##### SOURCE EXCERPT #####

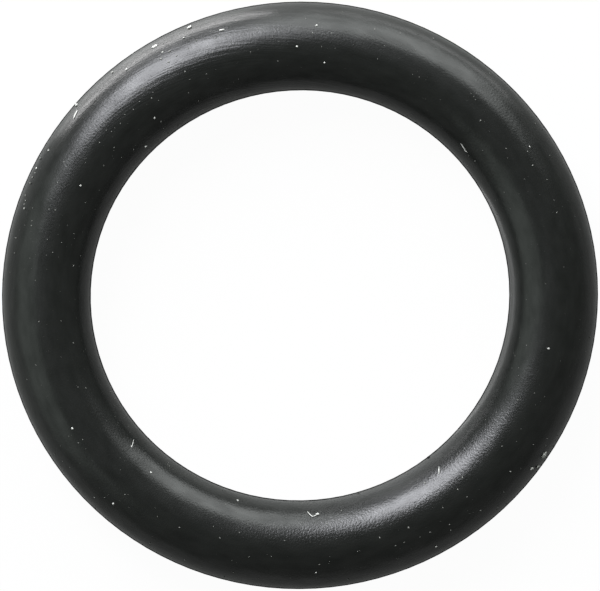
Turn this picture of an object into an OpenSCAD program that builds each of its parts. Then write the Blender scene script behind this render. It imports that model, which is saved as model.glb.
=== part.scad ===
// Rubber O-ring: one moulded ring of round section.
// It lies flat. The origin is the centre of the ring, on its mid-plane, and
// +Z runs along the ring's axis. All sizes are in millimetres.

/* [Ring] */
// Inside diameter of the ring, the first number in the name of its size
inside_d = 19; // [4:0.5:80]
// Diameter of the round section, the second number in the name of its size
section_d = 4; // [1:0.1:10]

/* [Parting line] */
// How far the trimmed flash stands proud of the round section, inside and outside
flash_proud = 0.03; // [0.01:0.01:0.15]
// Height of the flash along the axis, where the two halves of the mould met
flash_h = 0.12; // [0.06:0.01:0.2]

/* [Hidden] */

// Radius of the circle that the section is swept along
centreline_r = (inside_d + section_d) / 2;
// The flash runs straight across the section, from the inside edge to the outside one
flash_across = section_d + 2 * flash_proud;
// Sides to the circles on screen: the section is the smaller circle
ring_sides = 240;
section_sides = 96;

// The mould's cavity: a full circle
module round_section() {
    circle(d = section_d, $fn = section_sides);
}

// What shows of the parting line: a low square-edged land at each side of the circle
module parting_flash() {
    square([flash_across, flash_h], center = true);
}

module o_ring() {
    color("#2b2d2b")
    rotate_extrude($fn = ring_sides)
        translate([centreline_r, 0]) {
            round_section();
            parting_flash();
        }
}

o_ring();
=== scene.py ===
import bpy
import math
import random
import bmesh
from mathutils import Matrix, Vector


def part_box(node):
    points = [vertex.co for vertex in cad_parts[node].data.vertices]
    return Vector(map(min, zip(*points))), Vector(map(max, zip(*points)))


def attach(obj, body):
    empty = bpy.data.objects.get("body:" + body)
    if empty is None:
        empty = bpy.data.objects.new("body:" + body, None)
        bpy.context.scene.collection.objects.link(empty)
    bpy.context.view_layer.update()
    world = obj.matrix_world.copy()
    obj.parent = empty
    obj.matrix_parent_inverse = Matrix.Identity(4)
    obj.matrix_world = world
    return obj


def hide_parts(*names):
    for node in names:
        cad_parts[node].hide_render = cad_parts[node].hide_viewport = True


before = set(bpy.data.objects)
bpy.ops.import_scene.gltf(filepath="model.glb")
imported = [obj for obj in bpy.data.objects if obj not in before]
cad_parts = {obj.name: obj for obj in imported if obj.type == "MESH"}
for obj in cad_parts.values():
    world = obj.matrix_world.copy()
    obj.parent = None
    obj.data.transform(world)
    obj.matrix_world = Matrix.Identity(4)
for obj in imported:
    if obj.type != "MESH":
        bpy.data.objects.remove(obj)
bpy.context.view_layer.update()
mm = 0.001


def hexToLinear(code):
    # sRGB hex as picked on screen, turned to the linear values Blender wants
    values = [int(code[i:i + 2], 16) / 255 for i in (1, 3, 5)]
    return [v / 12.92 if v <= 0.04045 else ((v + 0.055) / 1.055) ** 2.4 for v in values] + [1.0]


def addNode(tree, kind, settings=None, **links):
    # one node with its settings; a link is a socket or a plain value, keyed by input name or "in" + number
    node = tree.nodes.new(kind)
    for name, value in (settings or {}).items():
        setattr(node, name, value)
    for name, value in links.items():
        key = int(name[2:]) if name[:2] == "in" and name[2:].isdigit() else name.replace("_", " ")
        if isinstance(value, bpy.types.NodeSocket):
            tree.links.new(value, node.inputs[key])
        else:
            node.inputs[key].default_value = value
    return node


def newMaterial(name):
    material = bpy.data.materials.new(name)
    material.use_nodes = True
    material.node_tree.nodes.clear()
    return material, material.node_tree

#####

• EXERCISE DETAILS
All lines above from the one containing "[Parting line] */" to the one containing "cad_parts[node].hide_render = cad_parts[node].hide_viewport" must be repeated exactly, both lines included, and no others.

• THE OUTPUT
/* [Parting line] */
// How far the trimmed flash stands proud of the round section, inside and outside
flash_proud = 0.03; // [0.01:0.01:0.15]
// Height of the flash along the axis, where the two halves of the mould met
flash_h = 0.12; // [0.06:0.01:0.2]

/* [Hidden] */

// Radius of the circle that the section is swept along
centreline_r = (inside_d + section_d) / 2;
// The flash runs straight across the section, from the inside edge to the outside one
flash_across = section_d + 2 * flash_proud;
// Sides to the circles on screen: the section is the smaller circle
ring_sides = 240;
section_sides = 96;

// The mould's cavity: a full circle
module round_section() {
    circle(d = section_d, $fn = section_sides);
}

// What shows of the parting line: a low square-edged land at each side of the circle
module parting_flash() {
    square([flash_across, flash_h], center = true);
}

module o_ring() {
    color("#2b2d2b")
    rotate_extrude($fn = ring_sides)
        translate([centreline_r, 0]) {
            round_section();
            parting_flash();
        }
}

o_ring();
=== scene.py ===
import bpy
import math
import random
import bmesh
from mathutils import Matrix, Vector


def part_box(node):
    points = [vertex.co for vertex in cad_parts[node].data.vertices]
    return Vector(map(min, zip(*points))), Vector(map(max, zip(*points)))


def attach(obj, body):
    empty = bpy.data.objects.get("body:" + body)
    if empty is None:
        empty = bpy.data.objects.new("body:" + body, None)
        bpy.context.scene.collection.objects.link(empty)
    bpy.context.view_layer.update()
    world = obj.matrix_world.copy()
    obj.parent = empty
    obj.matrix_parent_inverse = Matrix.Identity(4)
    obj.matrix_world = world
    return obj


def hide_parts(*names):
    for node in names:
        cad_parts[node].hide_render = cad_parts[node].hide_viewport = True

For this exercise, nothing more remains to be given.